Prime Minister Keizo Obuchi visited the Yokohama City Office to observe the city's preparations to distribute local-area shopping coupons to elderly residents and residents with children under 16 years of age. This initiative, being implemented by municipal governments throughout the nation, is aimed at stimulating consumption. Yokohama will be distributing shopping coupons to some 710,000 people, among the largest eligible groups in any municipality. Yokohama Mayor Hidenobu Takahide explained that shopping coupons would be distributed at the city's 145 middle schools in mid-March and detailed the antiforgery measures taken in printing the coupons. The prime minister encouraged the mayor and municipal staff, saying, "I am sure this is difficult, but please persevere."
Members of the sixth Japanese contingent of the United Nations Disengagement Observer Force (UNDOF), which had been providing transportation and other secondary support for UNDOF in the Golan Heights, Syria, since August 1998, met with Prime Minister Keizo Obuchi at the prime minister's official residence to announce their return. The prime minister thanked them for their efforts and said, "I believe your work was extremely important as a personnel contribution to Japan's efforts for Middle East peace."
The ministerial-level conference on dioxin policy, which is to consult on measures to combat environmental pollution from dioxin, held its first meeting at the prime minister's official residence.
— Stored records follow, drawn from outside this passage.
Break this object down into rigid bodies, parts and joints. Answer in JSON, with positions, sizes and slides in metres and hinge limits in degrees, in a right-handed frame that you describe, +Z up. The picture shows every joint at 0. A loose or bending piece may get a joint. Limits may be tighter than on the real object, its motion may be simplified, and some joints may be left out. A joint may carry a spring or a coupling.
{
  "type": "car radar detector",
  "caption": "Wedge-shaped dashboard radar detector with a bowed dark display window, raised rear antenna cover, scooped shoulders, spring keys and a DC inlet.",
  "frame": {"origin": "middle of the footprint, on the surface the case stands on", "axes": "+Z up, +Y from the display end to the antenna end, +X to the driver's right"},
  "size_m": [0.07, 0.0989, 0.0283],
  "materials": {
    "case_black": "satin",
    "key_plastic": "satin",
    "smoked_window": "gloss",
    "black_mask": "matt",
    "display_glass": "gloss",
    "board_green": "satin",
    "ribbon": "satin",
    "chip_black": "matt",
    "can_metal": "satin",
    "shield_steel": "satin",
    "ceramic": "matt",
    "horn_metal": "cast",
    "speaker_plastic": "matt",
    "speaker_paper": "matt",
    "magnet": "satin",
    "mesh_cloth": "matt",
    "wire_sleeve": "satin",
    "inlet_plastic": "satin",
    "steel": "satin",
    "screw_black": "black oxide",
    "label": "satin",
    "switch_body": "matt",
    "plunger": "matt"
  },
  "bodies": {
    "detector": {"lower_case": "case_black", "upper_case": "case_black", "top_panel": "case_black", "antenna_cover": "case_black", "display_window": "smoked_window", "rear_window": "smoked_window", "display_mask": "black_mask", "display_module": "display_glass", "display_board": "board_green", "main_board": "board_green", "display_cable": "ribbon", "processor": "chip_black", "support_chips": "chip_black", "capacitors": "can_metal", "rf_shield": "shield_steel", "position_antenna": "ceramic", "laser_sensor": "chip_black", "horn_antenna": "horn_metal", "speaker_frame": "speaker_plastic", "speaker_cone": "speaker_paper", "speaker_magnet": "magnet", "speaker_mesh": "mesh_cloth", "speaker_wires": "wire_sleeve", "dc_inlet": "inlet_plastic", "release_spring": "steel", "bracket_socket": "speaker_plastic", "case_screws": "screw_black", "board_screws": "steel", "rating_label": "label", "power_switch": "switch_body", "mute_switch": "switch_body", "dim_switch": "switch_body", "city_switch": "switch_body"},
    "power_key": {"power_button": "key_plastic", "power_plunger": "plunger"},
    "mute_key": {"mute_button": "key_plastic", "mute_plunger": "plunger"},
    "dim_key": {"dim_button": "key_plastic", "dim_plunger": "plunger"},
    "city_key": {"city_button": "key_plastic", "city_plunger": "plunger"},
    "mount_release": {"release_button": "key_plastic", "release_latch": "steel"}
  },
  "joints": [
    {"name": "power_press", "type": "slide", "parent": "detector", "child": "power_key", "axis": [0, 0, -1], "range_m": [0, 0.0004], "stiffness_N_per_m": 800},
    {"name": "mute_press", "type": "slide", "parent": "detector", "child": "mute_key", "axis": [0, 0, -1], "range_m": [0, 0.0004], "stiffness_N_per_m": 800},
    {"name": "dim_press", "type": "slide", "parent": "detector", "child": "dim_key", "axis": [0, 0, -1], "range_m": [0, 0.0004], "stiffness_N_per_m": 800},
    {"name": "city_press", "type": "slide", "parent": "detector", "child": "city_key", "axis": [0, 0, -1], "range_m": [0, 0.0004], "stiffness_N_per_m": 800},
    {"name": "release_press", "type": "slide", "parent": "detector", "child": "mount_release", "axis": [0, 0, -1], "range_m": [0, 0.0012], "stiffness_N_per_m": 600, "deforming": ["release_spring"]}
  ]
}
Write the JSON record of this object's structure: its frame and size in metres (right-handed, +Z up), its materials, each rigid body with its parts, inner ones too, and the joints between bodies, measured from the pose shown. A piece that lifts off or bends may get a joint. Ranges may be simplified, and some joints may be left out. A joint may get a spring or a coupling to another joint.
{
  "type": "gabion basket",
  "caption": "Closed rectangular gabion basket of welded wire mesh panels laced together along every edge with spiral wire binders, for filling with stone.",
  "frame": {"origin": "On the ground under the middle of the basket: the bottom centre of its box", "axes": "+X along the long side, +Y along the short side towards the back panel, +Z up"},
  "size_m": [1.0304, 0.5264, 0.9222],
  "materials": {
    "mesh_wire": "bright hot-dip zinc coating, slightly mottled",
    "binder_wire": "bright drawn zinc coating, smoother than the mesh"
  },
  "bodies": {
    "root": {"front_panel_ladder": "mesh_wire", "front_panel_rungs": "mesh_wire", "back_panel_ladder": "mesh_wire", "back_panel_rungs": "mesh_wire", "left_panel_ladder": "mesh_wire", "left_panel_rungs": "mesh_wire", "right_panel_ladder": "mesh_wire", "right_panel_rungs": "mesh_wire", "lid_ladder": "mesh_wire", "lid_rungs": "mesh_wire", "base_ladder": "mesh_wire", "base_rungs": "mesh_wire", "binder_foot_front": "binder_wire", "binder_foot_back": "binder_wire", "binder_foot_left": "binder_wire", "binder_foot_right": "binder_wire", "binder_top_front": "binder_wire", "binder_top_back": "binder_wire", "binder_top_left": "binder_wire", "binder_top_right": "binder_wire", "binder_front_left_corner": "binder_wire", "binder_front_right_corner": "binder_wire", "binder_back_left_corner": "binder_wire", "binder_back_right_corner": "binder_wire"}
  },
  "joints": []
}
Prime Minister Keizo Obuchi opened the meeting, saying, "Addressing dioxin countermeasures represents an urgent task for the sake of protecting the people's health. I hope the government will unite in advancing policies to create a society in which people can live in peace of mind."
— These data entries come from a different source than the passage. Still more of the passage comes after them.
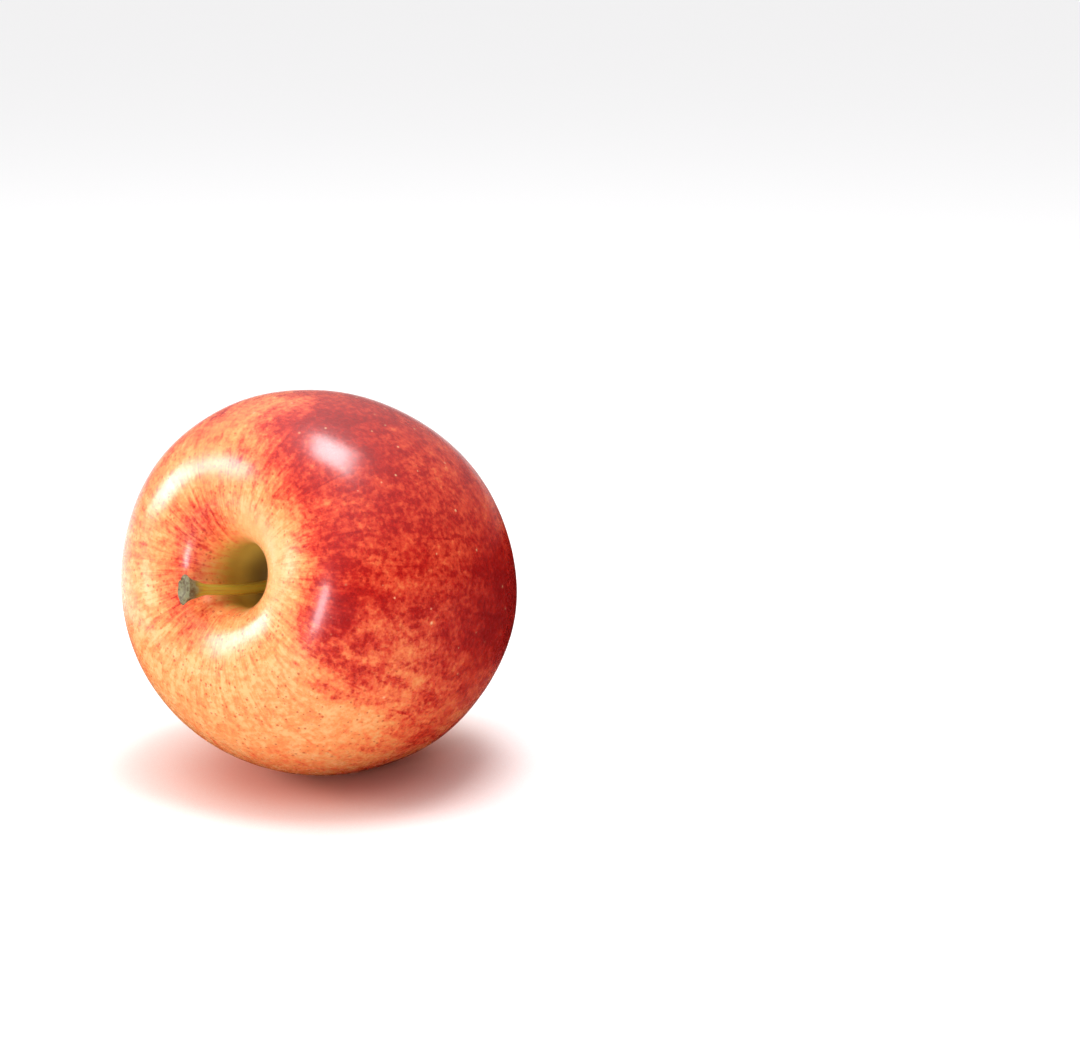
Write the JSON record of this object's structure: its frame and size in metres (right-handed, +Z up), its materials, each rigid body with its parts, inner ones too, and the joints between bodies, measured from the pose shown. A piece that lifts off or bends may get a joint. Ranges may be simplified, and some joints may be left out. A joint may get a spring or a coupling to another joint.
{
  "type": "apple",
  "caption": "Bicolour dessert apple lying on its cheek, with a bent woody stem in its cavity and a dried calyx in its basin.",
  "frame": {"origin": "centre of the small flat spot on the cheek that the fruit rests on", "axes": "+Z up from the resting spot; the core axis lies in the YZ plane, its stem end towards -Y and raised 17 degrees; +X across the fruit"},
  "size_m": [0.072, 0.0687, 0.0731],
  "materials": {
    "skin": "thin waxy skin with a soft gloss, yellow-orange under a red blush with fine streaks and pale dots",
    "stem_wood": "olive-brown woody stalk, matt, with a grey corky end",
    "dried_calyx": "dry brown leaf, matt and slightly downy",
    "dried_stamens": "withered dark brown threads, matt"
  },
  "bodies": {
    "root": {"fruit": "skin", "stem": "stem_wood", "sepal_1": "dried_calyx", "sepal_2": "dried_calyx", "sepal_3": "dried_calyx", "sepal_4": "dried_calyx", "sepal_5": "dried_calyx", "stamen_tuft": "dried_stamens"}
  },
  "joints": []
}
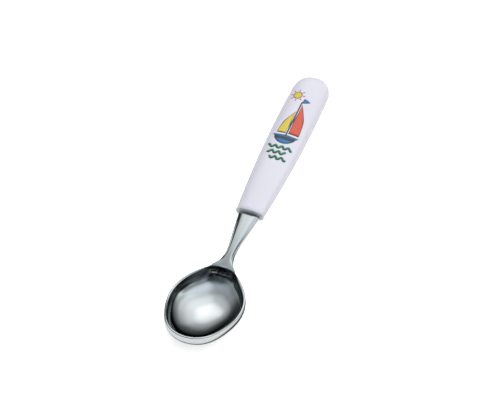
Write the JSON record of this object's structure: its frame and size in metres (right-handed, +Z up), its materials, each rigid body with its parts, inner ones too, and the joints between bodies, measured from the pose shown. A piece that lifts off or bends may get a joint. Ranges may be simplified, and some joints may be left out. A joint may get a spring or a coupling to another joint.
{
  "type": "baby spoon",
  "caption": "Small spoon with a polished steel bowl and neck, a thin steel collar and a white moulded plastic handle with rounded sides and end.",
  "frame": {"origin": "on the table, under the middle of the spoon's length and width, with the spoon lying on the belly of its bowl and the end of its handle", "axes": "+X across the spoon, +Y from the bowl's tip to the handle's end, +Z up from the table, out of the open side of the bowl"},
  "size_m": [0.0328, 0.1508, 0.0141],
  "materials": {
    "steel": "mirror polished stainless steel",
    "collar_steel": "polished stainless steel",
    "shell": "glossy",
    "resin": "cured resin"
  },
  "bodies": {
    "root": {"blank": "steel", "collar": "collar_steel", "handle": "shell", "bond": "resin"}
  },
  "joints": []
}
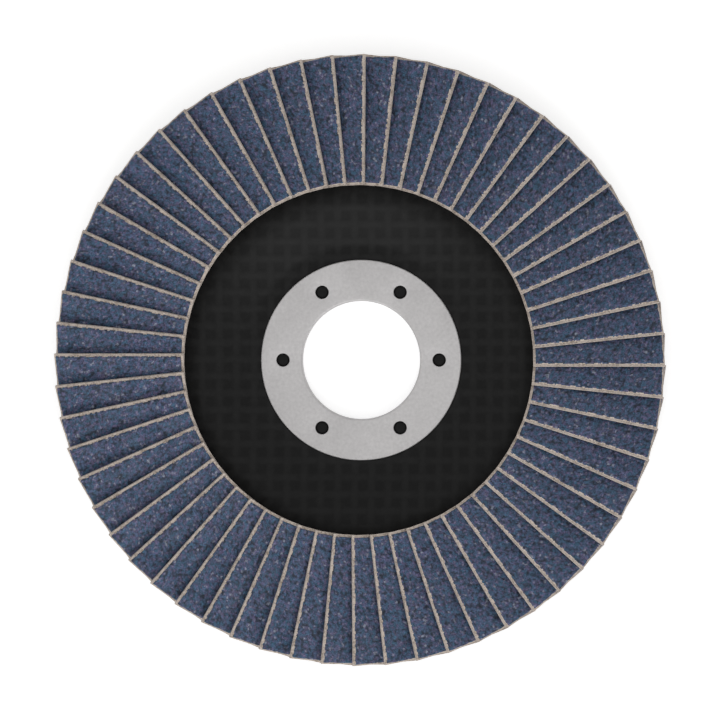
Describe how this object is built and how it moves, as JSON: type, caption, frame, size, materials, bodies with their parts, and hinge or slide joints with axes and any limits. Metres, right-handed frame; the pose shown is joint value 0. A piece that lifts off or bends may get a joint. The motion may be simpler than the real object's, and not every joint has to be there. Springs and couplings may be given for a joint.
{
  "type": "flap disc",
  "caption": "Abrasive flap disc: overlapping coated-cloth flaps set round the coned rim of a dished backing plate with a steel-lined centre bore.",
  "frame": {"origin": "centre of the bore at the hub's back face", "axes": "+Z along the bore axis towards the abrasive face, +X through one of the ring's key holes"},
  "size_m": [0.1152, 0.1152, 0.0117],
  "materials": {
    "plate_resin": "black glass-fibre reinforced resin, satin, with a fine square mesh",
    "ring_steel": "pressed steel with a matt light grey plating",
    "adhesive": "dark cured epoxy, slightly glossy",
    "abrasive_cloth": "blue-grey grit on a beige woven cloth, matt with fine sparkling grain"
  },
  "bodies": {
    "root": {"backing_plate": "plate_resin", "centre_ring": "ring_steel", "adhesive_bed": "adhesive", "flap_pair_01": "abrasive_cloth", "flap_pair_02": "abrasive_cloth", "flap_pair_03": "abrasive_cloth", "flap_pair_04": "abrasive_cloth", "flap_pair_05": "abrasive_cloth", "flap_pair_06": "abrasive_cloth", "flap_pair_07": "abrasive_cloth", "flap_pair_08": "abrasive_cloth", "flap_pair_09": "abrasive_cloth", "flap_pair_10": "abrasive_cloth", "flap_pair_11": "abrasive_cloth", "flap_pair_12": "abrasive_cloth", "flap_pair_13": "abrasive_cloth", "flap_pair_14": "abrasive_cloth", "flap_pair_15": "abrasive_cloth", "flap_pair_16": "abrasive_cloth", "flap_pair_17": "abrasive_cloth", "flap_pair_18": "abrasive_cloth", "flap_pair_19": "abrasive_cloth", "flap_pair_20": "abrasive_cloth", "flap_pair_21": "abrasive_cloth", "flap_pair_22": "abrasive_cloth", "flap_pair_23": "abrasive_cloth", "flap_pair_24": "abrasive_cloth", "flap_pair_25": "abrasive_cloth", "flap_pair_26": "abrasive_cloth", "flap_pair_27": "abrasive_cloth", "flap_pair_28": "abrasive_cloth", "flap_pair_29": "abrasive_cloth", "flap_pair_30": "abrasive_cloth"}
  },
  "joints": []
}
The Economic Strategy Council, an advisory council to the prime minister, submitted its final report, "Strategies for Reviving the Japanese Economy," to Prime Minister Keizo Obuchi. The report outlined five key strategies: (1) a scenario for economic recovery and guidelines for sustainable national finance, (2) creation of a "sound, creative, and competitive society" and preparation of safety-net measures; (3) final resolution of the problems arising from the collapse of the bubble economy and construction of a financial system for the twenty-first century; (4) revival of vigorous, internationally competitive industry; and (5) strategic infrastructure investment and revival of local communities for the twenty-first century.
Prime Minister Keizo Obuchi met with Prime Minister Samdech Hun Sen of the Kingdom of Cambodia, who had been in Tokyo since February 23 for the third meeting of the Consultative Group on Cambodia, organized by the World Bank and hosted by Japan. Prime Minister Obuchi declared that Japan hoped to strengthen economic assistance to other Asian countries by moving quickly to revive its own economy. Prime Minister Hun Sen expressed his thanks for Japan's decision to resume yen loans to Cambodia.
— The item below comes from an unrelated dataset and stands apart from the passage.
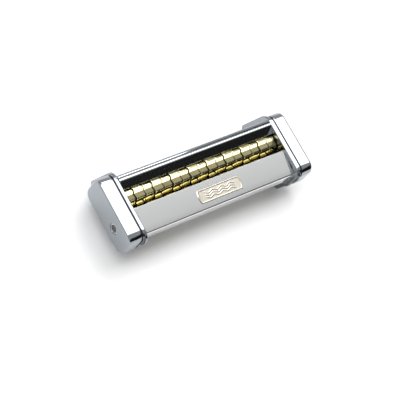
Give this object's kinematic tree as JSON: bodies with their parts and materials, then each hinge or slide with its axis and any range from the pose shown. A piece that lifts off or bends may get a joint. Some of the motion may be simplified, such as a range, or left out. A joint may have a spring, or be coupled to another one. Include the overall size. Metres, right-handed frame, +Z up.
{
  "type": "pasta ribbon cutter attachment",
  "caption": "Slide-on pasta cutter attachment: two geared wavy-edged cutting rollers in a chromed frame with a sloping feed mouth and a crank socket.",
  "frame": {"origin": "middle of the ground under the part, which stands on the lower edges of the tongues of its two inner frames", "axes": "+X along the rollers, away from the crank; +Y from the front panel to the back; +Z up, towards the feed mouth"},
  "size_m": [0.19, 0.0712, 0.042],
  "materials": {
    "chromed_steel": "bright polished chrome",
    "satin_chrome": "bright chrome on sheet, slightly soft",
    "mirror_chrome": "mirror-bright chrome",
    "nickel_plate": null,
    "brass": "turned and polished, pale champagne brass",
    "turned_steel": "turned steel",
    "zinc_steel": "zinc-plated steel",
    "dark_steel": "dark phosphated steel",
    "spring_steel": "blued spring steel",
    "bush_plastic": "natural nylon",
    "comb_plastic": "moulded white plastic"
  },
  "bodies": {
    "frame": {"left_end_cover": "chromed_steel", "right_end_cover": "chromed_steel", "left_bearing_plate": "dark_steel", "right_bearing_plate": "dark_steel", "left_inner_frame": "chromed_steel", "right_inner_frame": "chromed_steel", "front_panel": "satin_chrome", "back_panel": "chromed_steel", "feed_guide": "mirror_chrome", "name_plate": "nickel_plate", "left_front_bush": "bush_plastic", "left_back_bush": "bush_plastic", "right_front_bush": "bush_plastic", "right_back_bush": "bush_plastic", "front_comb": "comb_plastic", "back_comb": "comb_plastic", "front_comb_rod": "turned_steel", "back_comb_rod": "turned_steel", "cover_screws": "zinc_steel"},
    "front_roller": {"front_roller_shaft": "turned_steel", "front_roller_core": "brass", "front_cutting_rings": "brass", "front_gear": "turned_steel", "crank_drive_pin": "turned_steel", "front_shaft_clips": "spring_steel"},
    "back_roller": {"back_roller_shaft": "turned_steel", "back_roller_core": "brass", "back_cutting_rings": "brass", "back_gear": "turned_steel", "back_shaft_clips": "spring_steel"}
  },
  "joints": [
    {"name": "front_roller_spin", "type": "hinge", "parent": "frame", "child": "front_roller", "pos_m": [0, -0.01391, 0.0268], "axis": [1, 0, 0], "continuous": true},
    {"name": "back_roller_spin", "type": "hinge", "parent": "frame", "child": "back_roller", "pos_m": [0, 0.00569, 0.0268], "axis": [1, 0, 0], "continuous": true}
  ],
  "couplings": [
    {"joint": "back_roller_spin", "follows": "front_roller_spin", "ratio": -1}
  ]
}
Prime Minister Keizo Obuchi viewed Eugène Delacroix's 1830 masterpiece "La Liberté guidant le peuple" (Liberty Leading the People), on display at the Tokyo National Museum. Exhibition of the painting is part of the activities of the Year of France in Japan, designed to further develop Franco-Japanese exchange. In September 1997, during the Year of Japan in France, the wooden statue Kudara Kannon, a national treasure belonging to Horyuji temple, Nara, was exhibited at the Louvre, Paris, the first time it had been displayed outside Japan.
Prime Minister Keizo Obuchi chatted with students at Wakei Juku, a student dormitory in Bunkyo Ward, Tokyo, as part of his series of "dialogue gatherings" to meet the people. The objective of this dialogue gathering was to ensure that students' views were reflected in educational reform. The prime minister responded to various questions and opinions from the students for about an hour. He also emphasized the importance of human relations.